After having been fortunate enough to see and experience the breathtaking Renaissance cathedrals of Europe, the colorful Buddhist temples of Southeast Asia, and some of the most historic religious structures of the three Western religions in the Middle East, I come back home for my favorite building. The Flatiron Building, just south of 23rd Street between Fifth and Broadway, here in the greatest city in the world, is unequivocally the building that does it for me. Whenever I find myself in need of some inspiration, a little pick me up after a tough day of work, or if I just need to spend some time away from my apartment, I find myself heading straight towards the Flatiron Building. I equate this to some sort of perceptive, sympathetic, well-cultured magnetic field.

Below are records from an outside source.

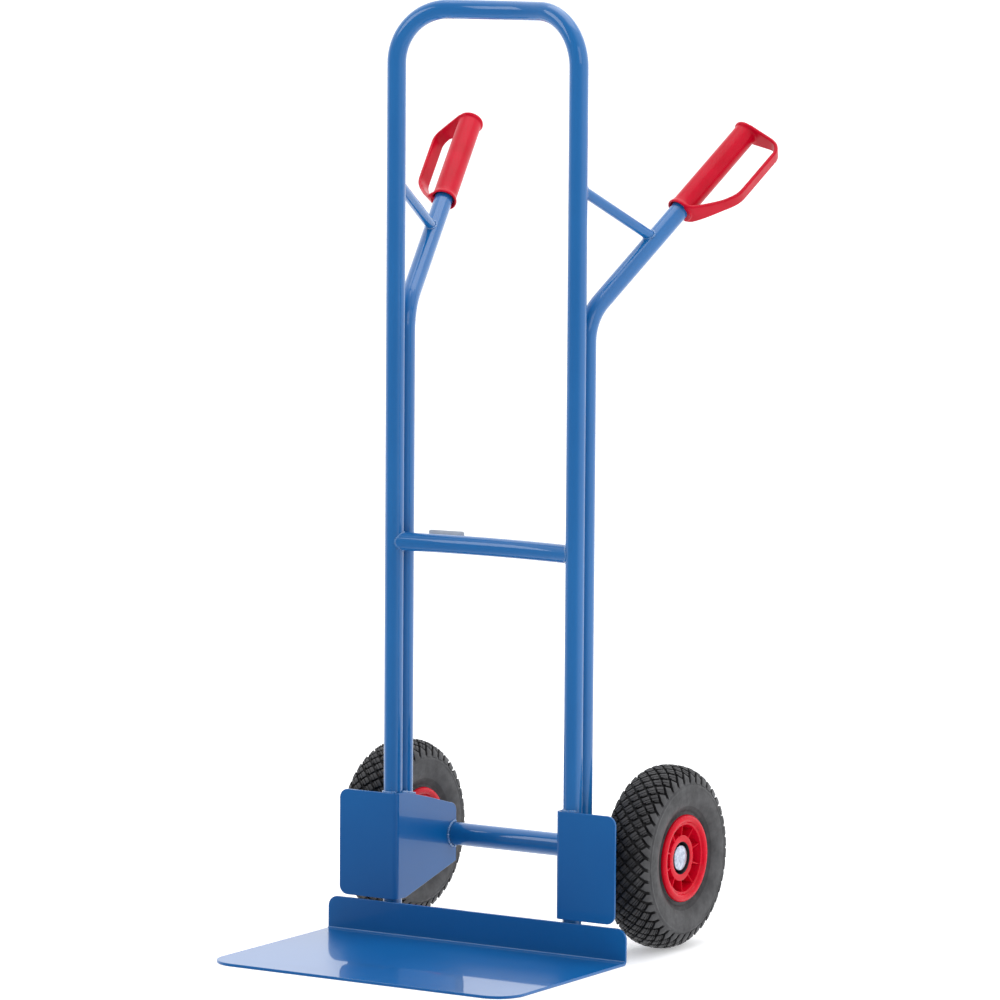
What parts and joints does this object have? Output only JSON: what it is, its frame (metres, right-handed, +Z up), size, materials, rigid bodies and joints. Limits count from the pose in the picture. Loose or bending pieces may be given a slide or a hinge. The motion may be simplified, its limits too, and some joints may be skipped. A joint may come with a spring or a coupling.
{
  "type": "hand truck",
  "caption": "Upright two-wheeled hand truck with a tall tubular hoop back, sloped handles with hand guards, a wide toe plate and pneumatic wheels.",
  "frame": {"origin": "on the floor under the middle of the truck, midway between the toe plate's front edge and the grip ends, and midway between the wheels", "axes": "+X across the truck to the right as seen from the load side, +Y back towards the handles, +Z up along the uprights; the toe plate points along -Y"},
  "size_m": [0.5676, 0.6576, 1.3102],
  "materials": {
    "blue_tube": "glossy powder coat",
    "blue_plate": "glossy powder coat",
    "red_grip": "semi-gloss moulded plastic",
    "red_rim": "glossy moulded plastic",
    "tyre_rubber": "matte grey-black rubber",
    "black_rubber": "smooth rubber",
    "zinc": "bright zinc plating",
    "steel": "ground steel",
    "valve_brass": "plain brass",
    "black_plastic": "matte",
    "label_plate": "blank satin aluminium"
  },
  "bodies": {
    "frame": {"main_hoop": "blue_tube", "left_handle_tube": "blue_tube", "right_handle_tube": "blue_tube", "left_handle_brace": "blue_tube", "right_handle_brace": "blue_tube", "crossbar": "blue_tube", "label_plate": "label_plate", "toe_plate": "blue_plate", "left_wheel_bracket": "blue_plate", "right_wheel_bracket": "blue_plate", "axle_tube": "blue_tube", "axle_rod": "steel", "left_grip": "red_grip", "right_grip": "red_grip", "left_inner_washer": "zinc", "right_inner_washer": "zinc", "left_outer_washer": "zinc", "right_outer_washer": "zinc", "left_axle_cap": "zinc", "right_axle_cap": "zinc"},
    "left_wheel": {"left_tyre": "tyre_rubber", "left_inner_tube": "black_rubber", "left_rim_outer": "red_rim", "left_rim_inner": "red_rim", "left_rim_bolts": "zinc", "left_valve_stem": "valve_brass", "left_valve_cap": "black_plastic", "left_hub_sleeve": "steel"},
    "right_wheel": {"right_tyre": "tyre_rubber", "right_inner_tube": "black_rubber", "right_rim_outer": "red_rim", "right_rim_inner": "red_rim", "right_rim_bolts": "zinc", "right_valve_stem": "valve_brass", "right_valve_cap": "black_plastic", "right_hub_sleeve": "steel"},
    "left_bearing": {"left_bearing_cage": "steel", "left_bearing_rollers": "steel"},
    "right_bearing": {"right_bearing_cage": "steel", "right_bearing_rollers": "steel"}
  },
  "joints": [
    {"name": "left_wheel_spin", "type": "hinge", "parent": "frame", "child": "left_wheel", "pos_m": [-0.2165, 0.134, 0.128], "axis": [1, 0, 0], "continuous": true},
    {"name": "right_wheel_spin", "type": "hinge", "parent": "frame", "child": "right_wheel", "pos_m": [0.2165, 0.134, 0.128], "axis": [1, 0, 0], "continuous": true},
    {"name": "left_bearing_spin", "type": "hinge", "parent": "frame", "child": "left_bearing", "pos_m": [-0.2165, 0.134, 0.128], "axis": [1, 0, 0], "continuous": true},
    {"name": "right_bearing_spin", "type": "hinge", "parent": "frame", "child": "right_bearing", "pos_m": [0.2165, 0.134, 0.128], "axis": [1, 0, 0], "continuous": true}
  ],
  "couplings": [
    {"joint": "left_bearing_spin", "follows": "left_wheel_spin", "ratio": 0.6},
    {"joint": "right_bearing_spin", "follows": "right_wheel_spin", "ratio": 0.6}
  ]
}
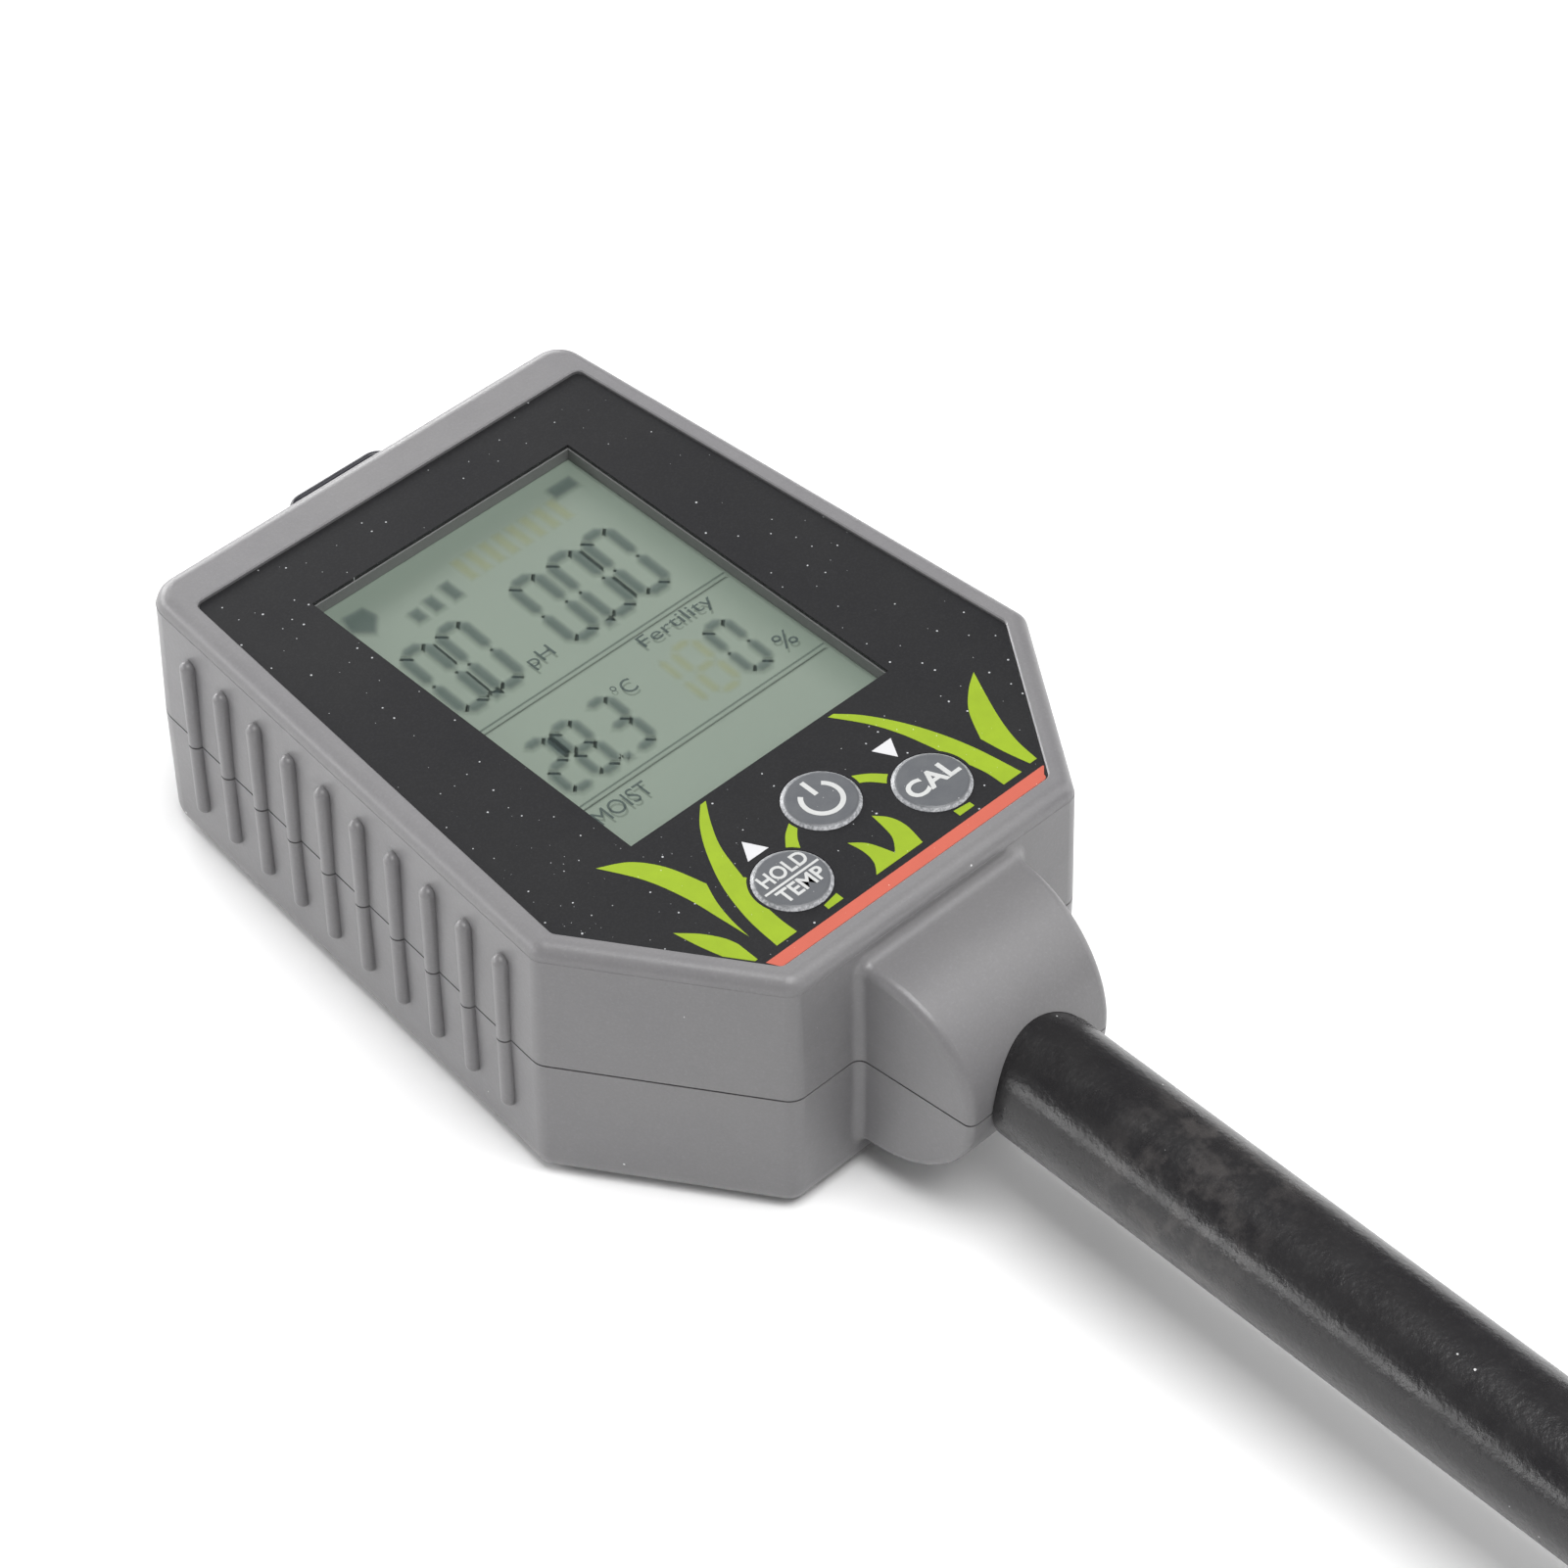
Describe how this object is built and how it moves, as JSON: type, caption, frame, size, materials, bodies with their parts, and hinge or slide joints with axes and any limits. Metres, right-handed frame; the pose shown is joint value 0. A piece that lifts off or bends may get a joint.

So why this admiration for such an odd shaped piece of architecture? Could it be the beautiful limestone and glazed terra-cotta façade that references the three distinct sections of a classical Greek column and is adorned with ornate symbols of the classic style? Could it be it’s proximity to Madison Square Park and the incredible photo ops that it offers? Could it be the commonly held beliefs that the building was New York’s first modern skyscraper and the first building to built in its trademark triangular shape (both of these notions are actually flawed as the first skyscraper in New York was the Park Row Building completed in 1899, and the first triangular shaped building was the Gooderham Building in Toronto, built in 1892; the Flatiron was not completed until 1902). Could it be the symbolic nature of the building and all the attention that it receives in popular culture (Sprint television commercial, David Letterman credits, Spider Man movie, etc.)? Could it be that the awe-inspiring artistic luminance that eminates from the building on a cool, clear evening?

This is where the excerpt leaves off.